The knowledge of the futurity of any event, over which any one has absolute control, is the result of his purpose, not its cause. And, as God has such absolute control over all things, his knowledge that they will be, must proceed from his purpose that they shall be. 

If a person has absolute control over a future event (as God does), then that event will only take place if He allows (or causes) it to take place.  In other words, a future event only becomes certain when the one with absolute control over the event chooses to cause or permit the event to occur.  If the event is under His absolute control (and it is), then the event will not occur without His purpose in causing or permitting it.  In other words, the purpose must precede the knowledge.  God does not first have knowledge of a future event and then incorporate it into his purpose.  The purpose comes first, and the knowledge flows out of the purpose.

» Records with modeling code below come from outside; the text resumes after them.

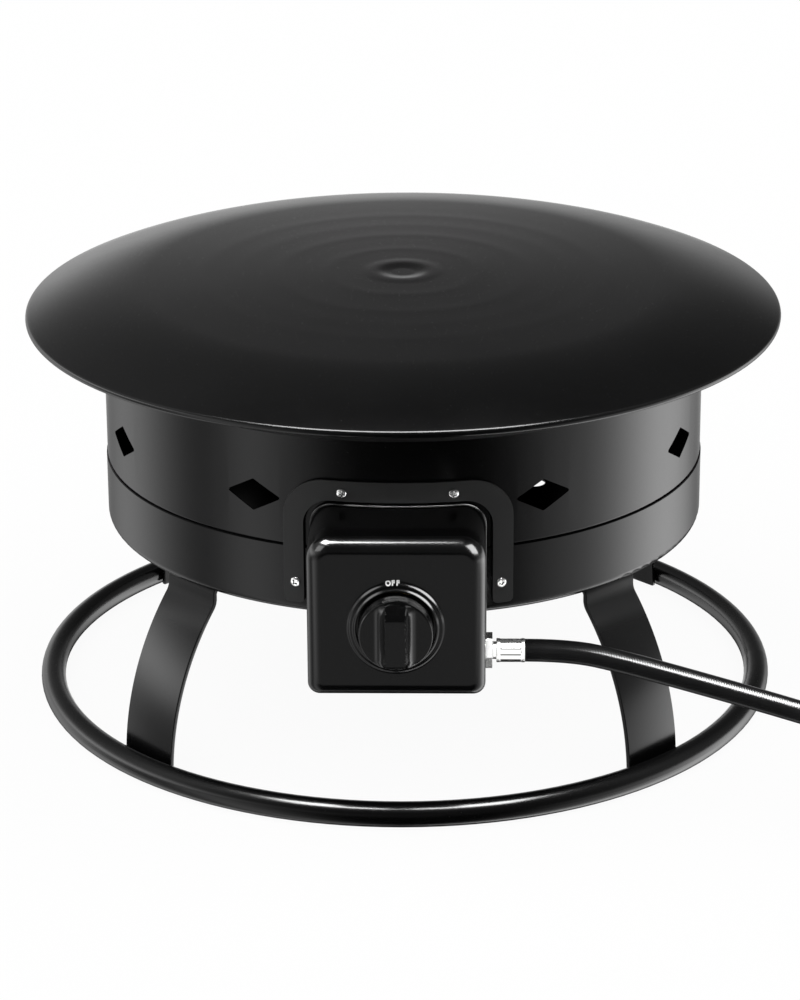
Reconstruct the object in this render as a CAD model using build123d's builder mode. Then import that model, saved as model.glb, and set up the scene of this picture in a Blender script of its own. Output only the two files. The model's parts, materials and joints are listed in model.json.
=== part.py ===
"""Portable propane fire pit: a lidded steel fire bowl on a drum, a tube base ring and four strip legs.

Millimetres, +Z up. The origin is on the floor at the centre of the base ring, and the control box
faces -Y. Azimuths are measured about Z from the front, positive towards +X.
"""

import os
from math import asin, atan2, cos, degrees, hypot, pi, radians, sin, sqrt, tan

from build123d import *

# Clearances
FIT = 0.3          # between pieces that are set side by side
RUNNING = 0.06     # between a shaft and the bore that it turns or slides in
SCREW_PLAY = 0.2   # round a screw in its hole
CUT_REACH = 6.0    # of a cutting shape past the wall that it opens

# Base ring and legs
RING_SPREAD = 40.2        # of the ring's centre line beyond the pan's side
RING_TUBE = 15.9
LEG_WIDTH = 43.0
LEG_STRIP = 3.0
LEG_TOP_BEND = 4.0        # radius of the fold under the pan
LEG_NECK = 2.5            # length of the upright neck below the fold
LEG_NECK_IN = 9.6         # of the neck inside the pan's side
LEG_NECK_BEND = 10.0      # radius of the reverse bend below the neck
LEG_FOOT_LENGTH = 30.0
LEG_LOW_END = 2.5         # height of a leg's lower edge above the floor
LEG_FIRST_ANGLE = 45.0    # azimuth of the first leg
LEG_PLACES = ("front_right", "rear_right", "rear_left", "front_left")
LEG_BOLT_SPACING = 20.0
LEG_BOLT = 5.0
LEG_BOLT_ACROSS = 8.0
LEG_BOLT_HEAD = 3.6
LEG_NUT_HEIGHT = 4.2
LEG_BOLT_TIP = 1.0        # of the bolt above its nut

# Drum: base pan below, burner shroud above, telescoped at the seam
PAN_RADIUS = 192.6
PAN_SHEET = 1.0
PAN_BOTTOM = 120.0
PAN_HEIGHT = 42.4
PAN_CORNER = 5.0
PAN_AIR_HOLE = 16.0
PAN_AIR_HOLES = 8
PAN_AIR_RADIUS = 92.0     # of the circle that the air holes lie on
SHROUD_SHEET = 0.8
SHROUD_STEP = 0.6         # how far the shroud stands back from the pan
SHROUD_EXPOSED = 72.6     # visible height above the pan
SHROUD_OVERLAP = 12.0
SEAM_GAP = 2.0
VENT_WIDTH = 38.0
VENT_HEIGHT = 20.5
VENT_CENTRE = 29.6        # above the pan's upper edge
VENT_CORNER = 1.2
VENT_SIDE_GAP = 1.86      # between the control flange and the vents beside it
VENT_COUNT = 9            # spread over the drum from one side of the flange to the other

# Fire bowl
BOWL_SHEET = 1.2
BOWL_DEPTH = 47.0
BOWL_WALL_RUN = 32.0      # horizontal run of the sloping wall
BOWL_SHELF_INSIDE = 8.0   # width of the shelf inside the shroud's outer face
BOWL_SHELF_OUTSIDE = 4.0
BOWL_BEND = 9.0
BOWL_BRIM = 35.0          # horizontal run of the sloping brim
BOWL_RIM_RISE = 22.7
BOWL_RIM_ROLL = 4.0

# Lid
LID_OVERHANG = 10.3       # beyond the middle of the bowl's rim
LID_SHEET = 1.0
LID_ROLL = 5.0
LID_SHOULDER = 76.3       # width of the rounded shoulder outside the nearly flat cap
LID_CAP_SLOPE = 2.4
LID_EDGE_SLOPE = 24.0
LID_DIMPLE_RADIUS = 12.0
LID_DIMPLE_DEPTH = 1.6
LID_DIMPLE_WALL = 3.0
LID_LIP_RADIUS = 18.0
LID_LIP_HEIGHT = 0.7
LID_LIP_FOOT = 24.0

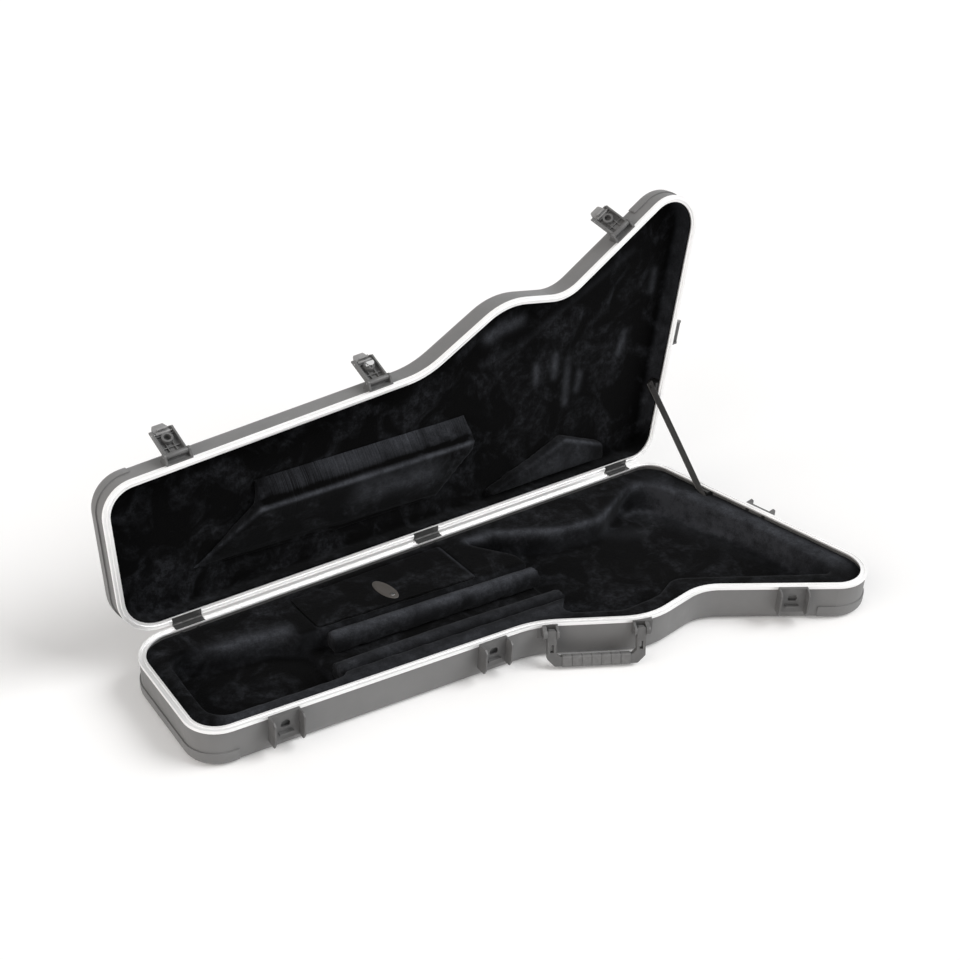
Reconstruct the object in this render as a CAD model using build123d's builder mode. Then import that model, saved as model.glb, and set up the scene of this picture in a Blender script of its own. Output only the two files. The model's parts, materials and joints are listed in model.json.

It cannot be from mere perception of their nature, for he gives that nature, and in determining to give it, determines what it shall be, and thus determines the effects which that nature will cause. 

Nor is it from mere knowledge of the mutual relations which will be sustained by outward events or beings, for it is he that establishes these relations for the accomplishment of his own purposes. 

Having established the source of God’s knowledge of future events, Boyce addresses two alternative explanations for the source of God’s omniscience.  The first is that God knows what will happen in the future because of his intimate knowledge of the actors who will bring the events to pass.  In other words, God knows what Joe Smith will do because He has perfect knowledge of Joe Smith’s nature, and knows what Joe Smith will freely choose to do in any and every circumstance.  Similarly, God knows the nature of wind and water, and sun and moon, and all of creation, and so He has knowledge of all future events due to this knowledge of the nature that produces these events.

The second alternative, similar to the first, is that God’s knowledge of future events is derived from his knowledge of the relationships between the actors and events that occur throughout history. In other words, God perceives the “chain reaction” set into motion by His creative act (and other acts where He directly intervenes in history), and thereby knows what other events will occur as a result.

However, in both cases, the nature of every created being and the relations between beings and events were given by God, so these alternative explanations do nothing to explain God’s knowledge of future events outside of His purposes.

To say that this nature and these relations are from God, and are not from his purpose, is in the highest degree fatalistic, for it would involve that they originate in some necessity of the nature of God, because of which he must give them existence without so willing, and even against his will. 

If one were to object, saying that the nature and relations that God created and established do not arise from His purpose, then the alternative would be that the nature and relations that came from God “had to be,” due to some essential aspect of God’s nature.  Thus, in an attempt to avoid ascribing God’s knowledge of future events to His eternal purpose (in a vain attempt to preserve libertarian “free will”), one has devised an even more fatalistic framework wherein God himself is bound out of necessity to create a world that leads to a known future.

In this way alone could God be said to know, and yet not to purpose them. His knowledge would arise from knowledge of his nature, and of what that nature compels him to do, and not from knowledge of his purpose and of his will involved in that purpose. This, and this alone, would make equally certain and known what will come to pass, without basing that knowledge upon his purpose; 

Boyce perceives no other option that would preserve God’s knowledge of all future events without having purposed for those events to occur.  The only alternative is to claim that the certainty of all future events arises from an essential aspect of God’s nature, and thus it is God’s knowledge of Himself that is the source of His knowledge of all future events.

but it would not only be destructive of his free agency and will, but, from the nature of necessity, would make the outward events eternal and prevent the existence of time, and the relation to it of all things whatsoever.

As was noted previously, by linking God’s knowledge of future events to an essential aspect of His nature (rather than His purpose), free agency and free will are destroyed; however, this also gives rise to yet another problem.  If the certainty of an event depends on a necessary aspect of God’s nature, then the event cannot be a future event.  If the event arises from an essential aspect of God’s nature, then the event must always exist; it can never “not be,” since it arises as a necessity out of His nature.  Therefore, all events are eternal and the passage of time cannot exist.